A major component of why DuraCloud is considered valuable by customers is because of its ability to perform a third-party audit on content in cloud storage. This work is performed by the Bit Integrity Producer and the Bit Integrity workers. The Bit Integrity Producer, in similar fashion to the Duplication Producer, adds a Bit Integrity Task to the Bit Integrity Queue for every file in the DuraCloud system.

The exception to this rule is that content in Glacier storage providers are not included in bit integrity checks due to additional time and cost required to request and retrieve each file.

For each file added to the Bit Integrity Queue, a worker process retrieves the file from storage, computes the MD5 checksum of the file, then compares that checksum to the Space Manifest and the checksum provided by the storage provider. If any of these checks fail, the file is retried. If it fails again, it is added to a failure list.

After all of the content in a space has been checked, a message is added to the Bit Integrity Report Queue. This message is processed by a Bit Integrity Report Worker to determine if there were any failures (for which a notification is sent to DuraCloud system administrators) and to create a final report for the space.

Storage Statistics

It is important for users and administrators alike to know how much content is contained in each DuraCloud space and account. Capturing this information is the purpose of the Storage Stats Producer. This process is similar to other producers; it adds a message to the Storage Stats Queue for each space in the DuraCloud system.

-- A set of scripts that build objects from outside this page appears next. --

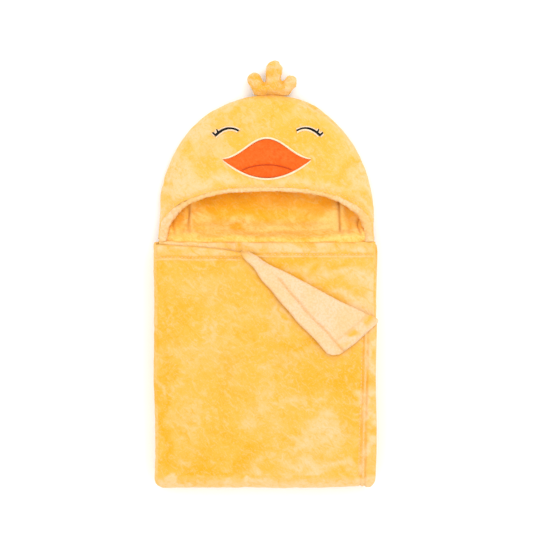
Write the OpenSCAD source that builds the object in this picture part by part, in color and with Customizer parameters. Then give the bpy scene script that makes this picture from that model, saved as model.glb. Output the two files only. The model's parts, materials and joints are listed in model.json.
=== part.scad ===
// Hooded baby towel with a duck's face, folded and laid flat on its back.
// Millimetres. +Z up from the table, +Y from the bottom fold towards the hood, +X to the right.
// The origin is the middle of the whole outline, on the table.

/* [Folded towel] */
// Width of the towel, folded in thirds
fold_w = 254; // [220:1:300]
// Length of the folded towel, from its bottom fold to the neck
fold_l = 279; // [240:1:320]
// Thickness of one layer of plush
ply = 3.2; // [2.6:0.1:3.6]
// Air between two layers
gap = 0.5; // [0.4:0.1:0.8]
// Width of the turned hem
hem_w = 15; // [10:1:20]

/* [Turned corner] */
// Length of top hem that is turned down
corner_w = 161; // [100:1:170]
// Length of side hem that is turned down
corner_h = 68; // [40:1:90]
// How far the top hem of the front layer slopes, in degrees
front_skew = 4; // [0:0.5:6]

/* [Hood] */
// Width of the hood
hood_w = 247; // [220:1:252]
// Length of the hood, from the neck to the crown
hood_l = 166; // [140:1:200]
// Height of the face above the crown seam
hood_rise = 31; // [24:1:36]
// Width of the opening for the face, between the middles of its binding
mouth_w = 233; // [200:1:234]
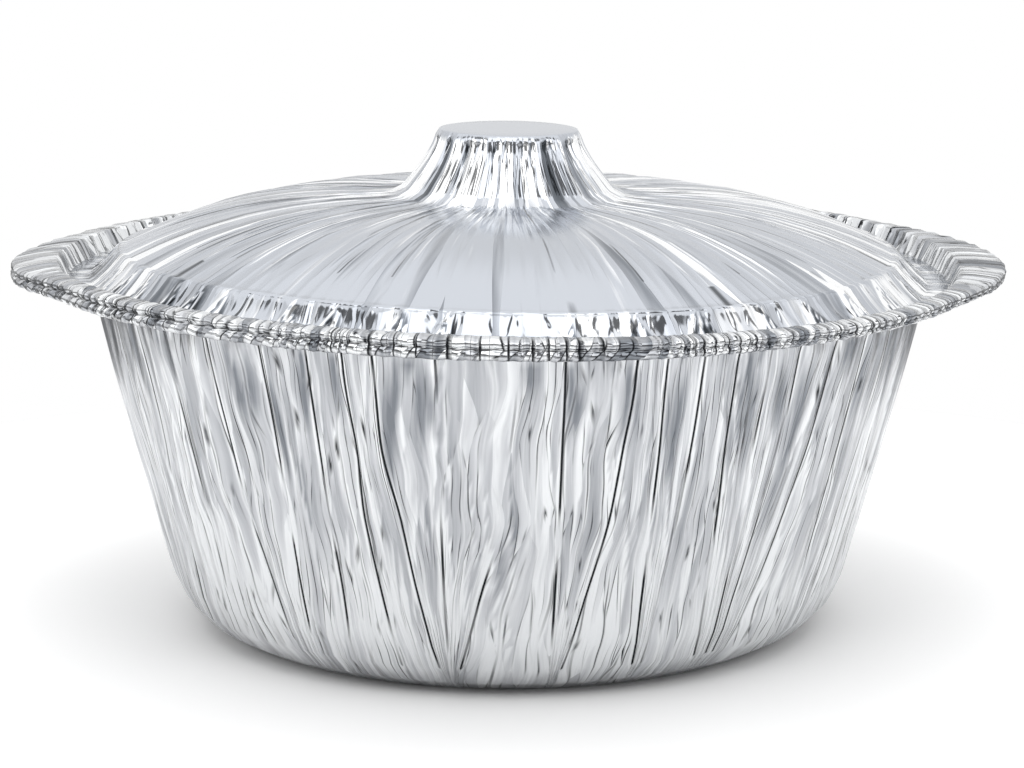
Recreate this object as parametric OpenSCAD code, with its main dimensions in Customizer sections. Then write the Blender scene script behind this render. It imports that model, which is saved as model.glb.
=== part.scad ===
// Foil cooking pot with two ear handles and a lid that rests inside its rim.
// Each piece is one pressed sheet of foil. A section is a path of [radius, height] points that
// runs along the underside of the sheet, from its middle to its free edge. The section changes
// with the angle round the pot, which gives the wrinkles, the pleats and the ears.

/* [Foil] */
// Thickness of the sheet
foil_t = 0.1; // [0.08:0.01:0.2]
// How much lower the rim stands at the right ear than at the left one
rim_drop = 2.8; // [0:0.1:6]
// How much lower the rim stands at the back than at the front
back_drop = 0.9; // [0:0.1:4]
// How far the rim is twisted up at its front left and back right
rim_twist = 1; // [0:0.1:3]

/* [Pot] */
// Width of the flat part of the base
base_d = 170; // [150:1:186]
// Width of the panel pushed up in the middle of the base
panel_d = 124; // [60:1:136]
// How far that panel is pushed up
panel_lift = 1.5; // [0.5:0.1:4]
// Radius of the rounded corner between base and wall
corner_r = 24; // [12:1:32]
// Width of the mouth, where the wall meets the ledge
mouth_d = 263.6; // [250:0.1:270]
// Height of the ledge that carries the lid
ledge_z = 110.6; // [80:0.1:150]
// How far the wall bows outward halfway up
wall_bow = 0.4; // [0:0.1:3]
// Number of upright wrinkles round the wall
wrinkles = 80; // [60:4:80]
// How far a wrinkle stands out from the wall
wrinkle_depth = 0.8; // [0:0.1:1.6]

/* [Rim] */
// Width of the ledge from the mouth to the foot of the upright
ledge_w = 8.1; // [7:0.1:12]
// Height of the rim above the ledge
rim_h = 6.4; // [5:0.1:10]
// How far the upright leans out on its way to the top
upright_lean = 3.4; // [1:0.1:5]
// Width of the flat top of the rim, from the upright to the hem
rim_w = 3; // [1:0.1:8]
// Width across the rolled hem
hem_w = 2.8; // [2:0.1:4]
// Height of the hem, from the top of the rim to its lowest point
hem_h = 6; // [5:0.1:9]
// How much shorter the hem is at its shortest place
hem_uneven = 1.8; // [0:0.1:2.4]
// Angle from the right side to that place, towards the front
short_turn = 32; // [0:1:60]
// How far the hem is pinched in at its waist
waist = 0.9; // [0.2:0.1:1.2]
// How far the crimps stand out from the hem
crimp_depth = 0.5; // [0:0.05:0.8]

/* [Ears] */
// How far an ear reaches out past the rim
ear_reach = 9.8; // [4:0.1:16]
// How far the tip of the left ear hangs below the rim
left_droop = 2.4; // [0:0.1:6]
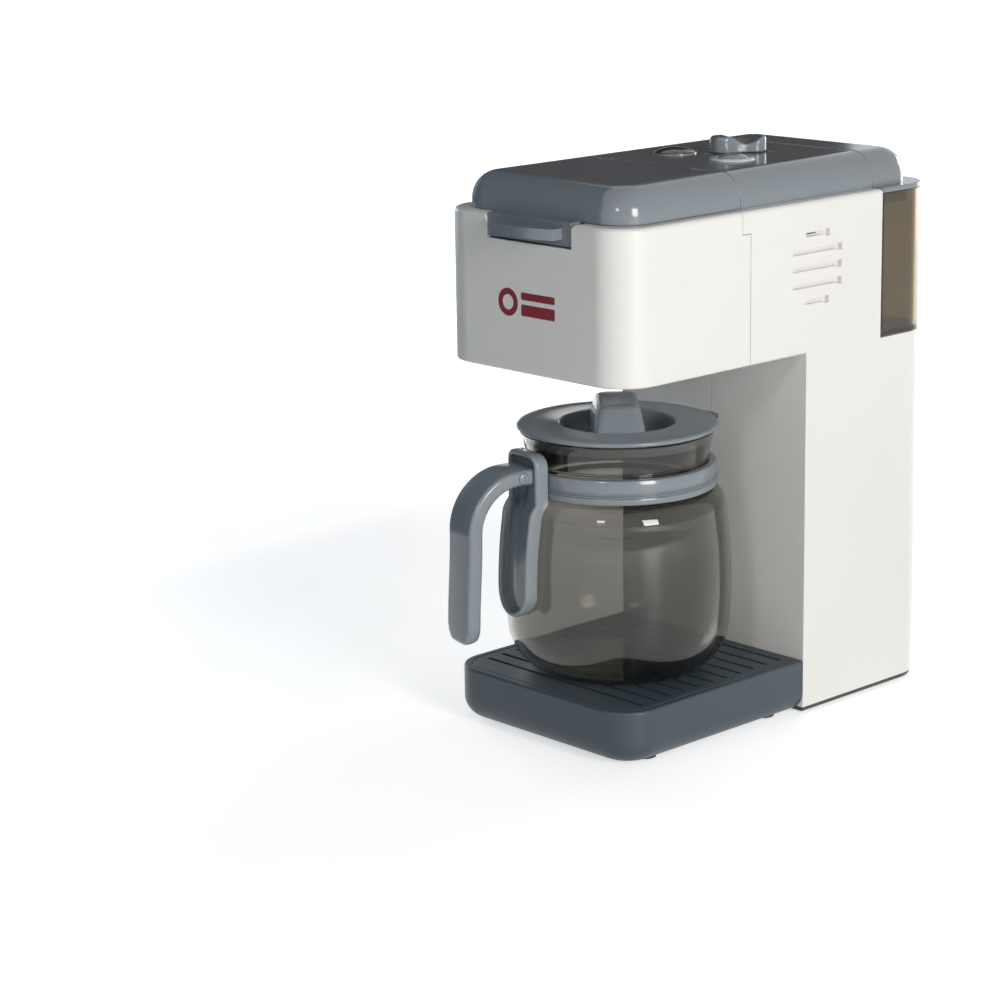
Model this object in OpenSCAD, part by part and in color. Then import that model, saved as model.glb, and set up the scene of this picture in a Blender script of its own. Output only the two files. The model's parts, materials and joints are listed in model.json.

The Storage Stats Worker then queries for total files and total bytes stored in each space. How these queries are performed depend on the storage provider type. For Amazon S3, the data is retrieved as AWS CloudWatch metrics. These metrics are made available on a daily basis. For Amazon Glacier no such metrics are available, so the data is queried from the DuraCloud Mill database. For OpenStack-based storage providers the data is available through the OpenStack API (as it should be for S3 and Glacier, but alas, we work with what we are given.)